Let someone else shoot it and you listen.  I think mine is loud as all get out, but everyone else says it's not.


----------



## frankwright (Apr 15, 2008)

That is really strange, all my HH bows have been very quiet.

Howard Hill Archery recommends 6 5/8" for 68" and 6 1/2" for a 66" bow so you have some room to go higher.

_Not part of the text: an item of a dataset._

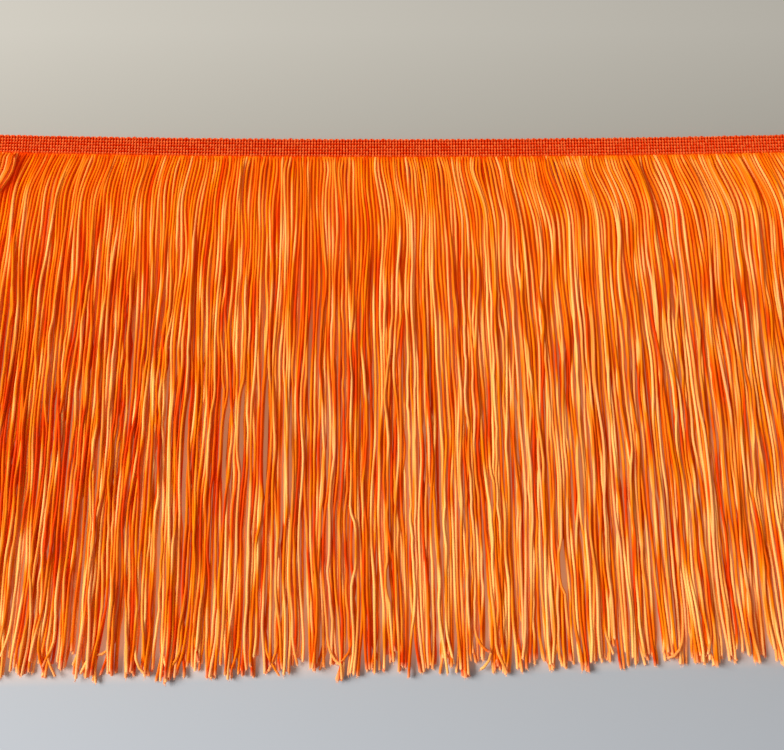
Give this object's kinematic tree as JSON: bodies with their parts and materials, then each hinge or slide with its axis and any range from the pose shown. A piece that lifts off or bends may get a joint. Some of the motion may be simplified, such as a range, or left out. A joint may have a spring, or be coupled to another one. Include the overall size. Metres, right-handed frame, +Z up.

Play with brace height and play with silencer position but I shoot lighter arrows than you and use a regular flemish string and everyone tells me my bows are quiet so I am kind of unsure what the fix really is for you.


----------



## Apex Predator (Apr 15, 2008)

I'm used to my point of reference and their is quite a difference.  I have bought quite a few longbows and I shoot them set up with FF like they come.  I even go through some tuning, and always get it quieter with dacron.  I am set up with 6-7 spools of dacron, and definitely don't want to buy FF!


----------



## Al33 (Apr 15, 2008)

Marty, have you tried ear plugs?

I know what you are going through and that tinging sound you describe. I cannot stand a noisy bow. I tried all the remedies mentioned here on one particular bow and found adding a bow quiver with the rubber type fasteners (Selway, BOA, etc.) helped a good bit. Wished I knew the answer for you. 

Good luck!!!


----------



## robert carter (Apr 15, 2008)

The one I`m shooting is very quiet.I`m shooting about 13 grains per lb and using fast flyte. I will not hunt with a loud bow.Chris has been standing by when I shot and said he could hear the feathers brush the bow. Thats quiet.RC


----------



## Apex Predator (Apr 15, 2008)

I'll move the brace up a bit, and let you folks know what it does.  It is shooting so deep "in the zone" that I hate to sneeze on it!  I know Robert has probably beat a few snakes to death with his already, so I'll give her a go.  Speaking of snakes!  I have a big ole cottom mouth that I skinned this morning, and I am gonna put em on the back of my Wesley.  I think I'm gonna try splitting it down the middle so that I can do both limbs with one skin.  This will be my first attempt, but think it will look really good with the light colored bamboo under it.


----------



## trad bow (Apr 15, 2008)

Try a fast flight but if you don't want to, then do as others have said and get someone to shoot it and listen. It shouldn't make much noise but it sounds like you might be overlooking something as that sound usually comes from the strike plate or from the rest area. Most longbows just make a thunk. The sound you describe sounds like an arrow sound. Work it out because it sounds like you have a winner.


----------



## ChrisSpikes (Apr 15, 2008)

My arrows are only slightly above 8 gpp and mine is still quiet.


----------



## Apex Predator (Apr 16, 2008)

I think my noise is a combination of fletching hitting the riser and arm gaurd slap.  My bare shafts are much quieter.


----------



## Dennis (Apr 16, 2008)

Good deal, i did not think it would take you long to figure it out


----------



## Apex Predator (Apr 16, 2008)

A couple of very experienced archers were shooting with me over the weekend, and I just heard from them on another forum.  They tell me it's in my head.  They claim to not hear anything when I shoot it.  I tend to overthink things sometimes.


----------